Meat Board counters objections by US cattle farmers

Home National Meat Board counters objections by US cattle farmers

Windhoek

The meat to be exported to the United States will come from Namibia’s own foot-and-mouth disease-free zones, the Meat Board of Namibia said yesterday in response to objections lodged by a USA association of cattle farmers against Namibia’s prospects of exporting beef to that country.

Paul Strydom, general manager of the Meat Board of Namibia, said: “There are numerous other risk-mitigating measures in place to prevent exported beef from transmitting the foot-and-mouth disease (FMD) virus to the USA
livestock herd.” Not only that but both the USA’s Food Safety and Inspection Services (FSIS) and the Animal and Plant Health Inspection Service (APHIS) “as the competent authorities of the United States Department of
Agriculture, have verified Namibian systems,” Strydom told New Era yesterday.

American farmers are objecting to the proposal by FSIS that Namibia be added to the list of countries eligible to export meat products to the United States. The United States Cattlemen’s Association (USCA) has come
out strongly against the proposal, saying imports of Namibian meat and meat products into the USA pose the risk of importing FMD into the USA, thus endangering their beef industry.

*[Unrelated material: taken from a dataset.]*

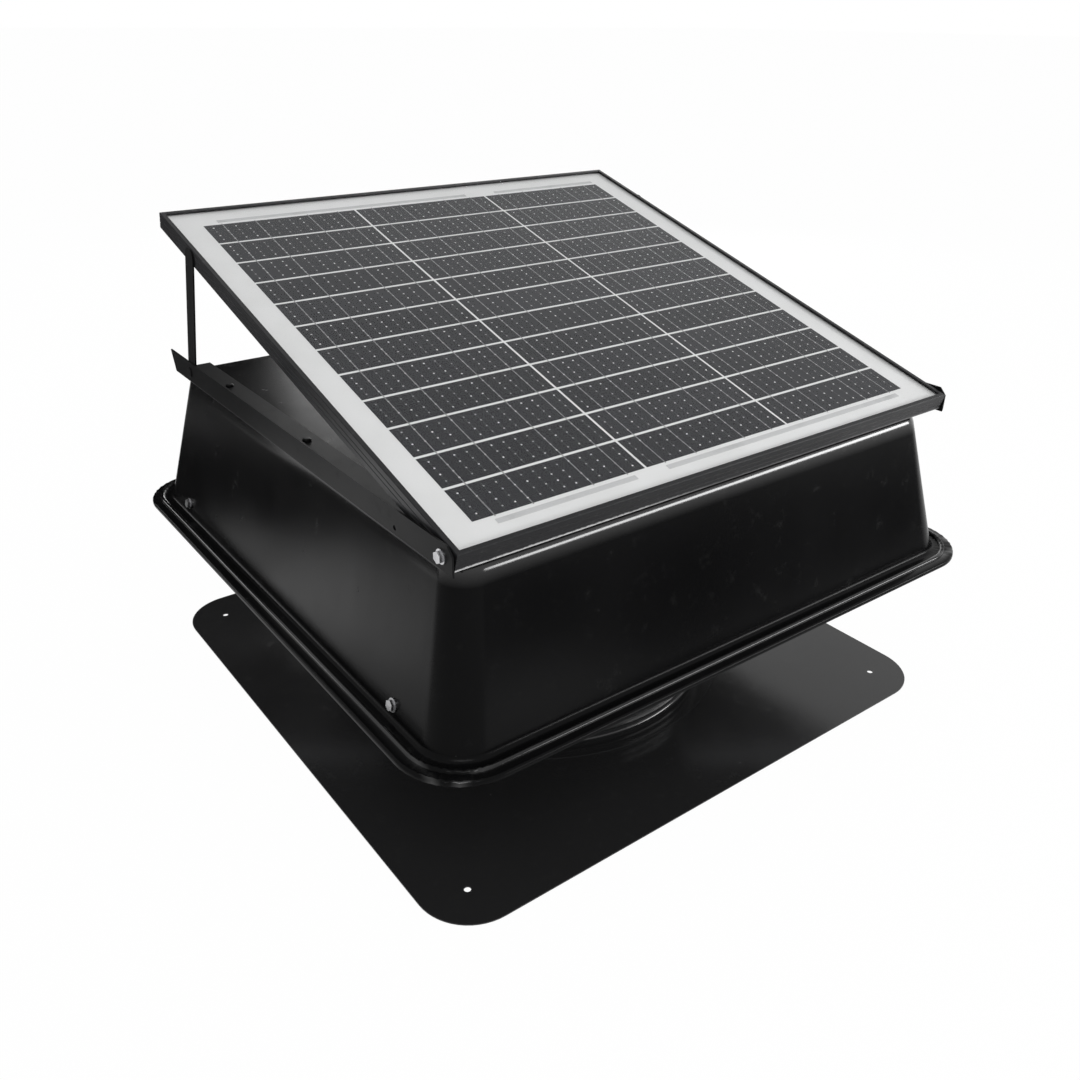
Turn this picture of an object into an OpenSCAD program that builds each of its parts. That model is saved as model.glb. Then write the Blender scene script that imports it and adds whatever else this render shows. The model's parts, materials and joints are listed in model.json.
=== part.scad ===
// Roof exhaust fan with its own solar panel, black painted sheet metal.
// Origin: middle of the underside of the square roof flashing. Z is up.
// The low edge of the tilted panel faces -Y.

/* [Roof flashing and throat] */
// Side of the square flashing plate
flash_w = 600; // [560:5:680]
// Sheet thickness of the flashing plate
flash_t = 1.2; // [0.8:0.1:2]
// Corner radius of the flashing plate
flash_r = 50; // [10:5:80]
// Distance between roof screw holes along one side
roof_hole_pitch = 520; // [480:5:530]
// Diameter of the roof screw holes
roof_hole_d = 6; // [4:0.5:9]
// Inner diameter of the round throat
throat_d = 361.6; // [355:0.2:372]
// Sheet thickness of the throat
throat_t = 1.2; // [0.8:0.1:2]
// Height of the throat above the roof
throat_h = 190; // [180:1:200]
// Width of the throat's foot flange on the plate
foot_w = 18; // [12:1:24]
// Number of stiffening beads rolled into the throat's foot
bead_count = 4; // [2:1:5]
// Height of the lowest bead
bead_z = 12; // [10:1:20]
// Distance between beads
bead_pitch = 9; // [8:1:14]
// Radius of a rolled bead
bead_r = 2.4; // [1.5:0.1:3]

/* [Hood] */
// Height of the rim above the roof
rim_z = 161; // [150:1:172]
// Width of the rim outside the foot of the walls
rim_band_w = 21.9; // [20:0.1:26]
// Overhang of the rails past the edge of the hood's top
rail_over = 8.8; // [6:0.1:11]
// Height of the hood's flat top above the roof
hood_z = 301.5; // [285:0.5:330]
// Inward lean of the hood walls, in degrees
wall_lean = 12.2; // [9:0.1:14]
// Sheet thickness of the hood
hood_t = 1.2; // [0.8:0.1:1.6]
// Radius where the walls turn into the top
shoulder_r = 14; // [10:1:16]
// Radius of the pressed corners at the rim
rim_corner_r = 70; // [66:1:80]
// Distance of the pressed ridge inside the rim's outer edge
ridge_in = 10.8; // [9:0.1:13]
// Radius of the ridge pressed into the rim
ridge_r = 2.6; // [1.5:0.1:3.5]
// Distance of the hood screws from the middle
hood_screw_y = 215; // [180:1:235]
// Height of the hood screws above the rim
hood_screw_up = 11.5; // [11:0.5:15]
// Diameter of the cable grommet's bore
grommet_d = 8; // [5:0.5:10]
// Distance of the grommet behind the middle
grommet_y = 120; // [60:5:160]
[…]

The US beef farmers base their objections on the fact that Namibia is in proximity to the FMD-affected
countries of Angola, Zambia and Botswana, with only South Africa and southern Botswana declared as FMDfree
without vaccination. The farmers are particularly wary of Namibia sharing a border with Angola, a country
that, they say, has declared several recent cases of FMD outbreaks.

However, Strydom emphasised that the distance “between Angola and Namibia’s FMD-free zone is a few hundred kilometres where active surveillances are presently being conducted”. Strydom also shot down as incorrect the insinuation that the potential of FMD-infected livestock from Angola entering Namibia “is made most apparent in images from Namibia displaying wildlife literally trampling through the current barriers in place” between Namibia and Angola.

“There is no fence between Angola and Namibia,” says Strydom. Nevertheless, Strydom says the basis of the objections does not hold water given that the USA “accepts beef from South American countries also known
to have regular foot-and-mouth disease outbreaks, albeit a different virus”. Strydom says the export of Namibian beef to the USA would entail most probably less than 0.05 percent of the total US production. “It would however be an important market for Namibia in specific categories of product.”

The US cattle farmers have said the notice to add Namibia to the list of the countries eligible for export of
meat products to the US “goes directly against concerns raised by the industry in recent years regarding such proposed notice for changes in trade with regions sensitive to FMD impacts”.

“The safety of our domestic herd must remain the focus of the administration and we ask FSIS to withdraw the proposed notice,” USCA president Danni Beer has been quoted as saying. To which Strydom responded:
“Transmission of the foot-and-mouth disease virus via meat is in any case very rare”.